Brewer has plenty in common with Texas’ Sam Ehlinger, his former high school rival. The Lake Travis-ex plays with single-minded toughness and just like Ehlinger, he doesn’t mind a little open-field contact. But every scramble becomes a hold-your-breath moment for Bear Nation. Brewer carried the ball 133 times for 390 yards last season, with 109 of those coming in the 45-38 win over Vanderbilt.

Baylor quarterback Charlie Brewer (12) speaks with head coach Matt Rhule in the final moments of a Big 12 Conference football game at Royal-Memorial Stadium, Saturday, Oct. 13, 2018. [Stephen Spillman for Statesman]
To take away his scrambling would be to take away from his game, so Rhule and offensive line coach Shawn Bell — a former Baylor quarterback himself who once led the Bears to an overtime upset of Texas A&M — spent the spring retooling and cross-training the offensive line that was decimated by injuries down the stretch, giving up nine sacks in its last three regular-season games. Right side starters Blake Blackmar and Patrick Lawrence are gone, creating a void on Brewer’s front side. Former Clemson transfer Jake Fruhmorgen struggled with consistency last season but will get a look at guard and center, though it’s likely that Sam Tecklenberg will be the full-time center, a spot he has occupied the last two years.
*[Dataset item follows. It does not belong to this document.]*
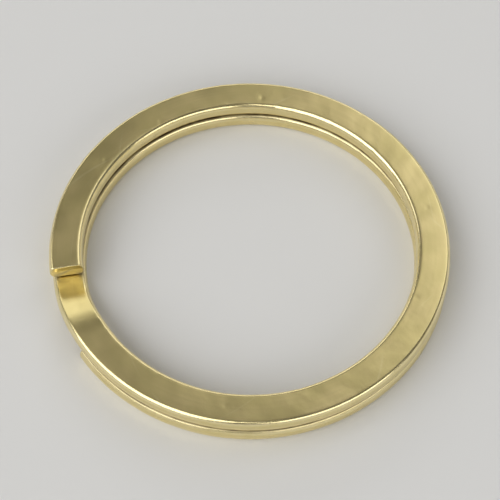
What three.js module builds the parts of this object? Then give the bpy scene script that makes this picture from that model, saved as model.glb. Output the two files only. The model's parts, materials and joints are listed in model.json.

The Bears are much more stable on the left side, where 6-7, 297-pound Connor Galvin and 6-2, 307-pound Xavier Newman should hold it down.

“We’ve got to make pass (protection) a big emphasis and we have all offseason,” Tecklenberg said. “We’ve spent more time than we had in the previous years.  So, just repetition, practice film study — we’re in there all the time  — fixing a lot mental errors, and harping on technique.”

Mack always said that a good offensive should have plenty of depth across the board to combat injuries to the most violent part of a football field. Rhule is working toward that end.

“I think we’re at the point where we have seven to eight guys that we think can play for us at a high level,” Rhule said. “That to me is the number; you want three tackles, three guards and two centers, and if you have eight guys then you have a chance to be whole. I think we’re there. (Tecklenburg) is 310 pounds now. He played his first year at 280. (Galvin) is 300 pounds now and we have a bunch of guys that put in their time and hopefully we can go out there and get that number way down.”

Remember the old adage that defense wins championships? That’s so early 2000s.

Offense rules these days in the Big 12, where two of the worst defenses in Oklahoma school history still appeared in the College Football Playoff in consecutive seasons. To steal a line from MLB great Reggie Jackson, Brewer is the proverbial straw that stirs the drink.

Keep him clean and Baylor football will continue its upward surge.